Nous sommes allées à Copenhague ensemble pour assister à la mi-temps de
la décennie des femmes décrétée par les Nations unies et je garde un
bon souvenir de sa bonne humeur et de son intérêt pour les problèmes
invoqués par des femmes de partout qui racontaient leurs petites
victoires et leurs grandes défaites. J’ai été assez impressionnée par
son ouverture d’esprit pour la recommander à René Lévesque, à qui
j’annonçais mon départ, en lui assurant que s’il le souhaitait, je lui
laissais quelqu’un qui pourrait prendre la relève. C’était Pauline
Marois. Ce qu’il fit.
Femme au pouvoir
J’ai donc connu Madame Marois pendant un an. Il y a de ça plus de 30
ans. Au cours des 30 dernières années, nous nous sommes vues quatre ou
cinq fois, pas plus. Nous nous sommes croisées dans des soirées où nous
étions invitées séparément. J’ai accepté une fois de rencontrer son
caucus pour lui raconter ce qu’avaient été l’année 1976 et les
suivantes, et lui expliquer que le Québec était plus à gauche qu’ils ne
semblaient le penser. C’était peu de temps avant l’élection du NPD par
le Québec. J’ai appris à la télévision récemment que Madame Marois était
grand-mère ! C’est vous dire la distance qu’il y a entre nous.
Quand je fais le tour des candidats éventuels pour la prochaine
élection, c’est sûr que j’ai plus d’affinités avec Madame Marois qu’avec
les autres. Mais j’ai aussi toute la distance nécessaire pour pouvoir
écrire franchement sur Madame Marois dans les années qui viennent, sans
me sentir obligée de me censurer de quelque façon que ce soit.

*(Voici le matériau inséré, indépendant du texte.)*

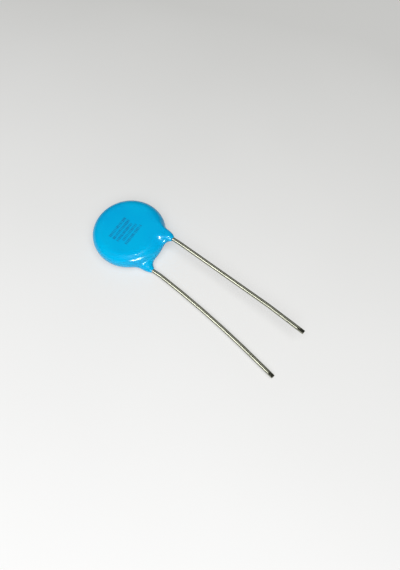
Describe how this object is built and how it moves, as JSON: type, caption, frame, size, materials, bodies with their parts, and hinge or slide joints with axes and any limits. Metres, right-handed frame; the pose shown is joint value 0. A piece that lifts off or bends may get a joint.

C’est évident que j’ai envie de voir une femme au pouvoir. J’en rêvais
déjà quand j’avais 12 ans. Parce qu’une femme va mieux diriger qu’un
homme ? Je n’en sais rien du tout. Il se peut que oui, il se peut que
non. J’imagine que ça tient à l’état de la nation à ce moment précis,
aux moyens qui seront disponibles financièrement et aux besoins que les
citoyens ne manqueront pas d’exprimer.
Ce que je peux vous affirmer, c’est que l’élection d’une femme, même de
Madame Marois, ne va pas me rendre muette ou aveugle. D’où je suis,
j’ai une bonne vue sur le monde politique que je connais assez bien de
l’intérieur pour en savoir toutes les forces et les faiblesses, pour
lire entre les lignes et même entre les mots. Je m’engage à avoir autant
de vigilance en ce qui concerne Madame Marois que Monsieur Charest,
même si je sais que ces deux-là ne mangent pas à la même cantine.
Oh… Et puis, je suis toujours une femme de gauche parce que je souhaite un monde plus juste. Mais ça, vous le saviez déjà.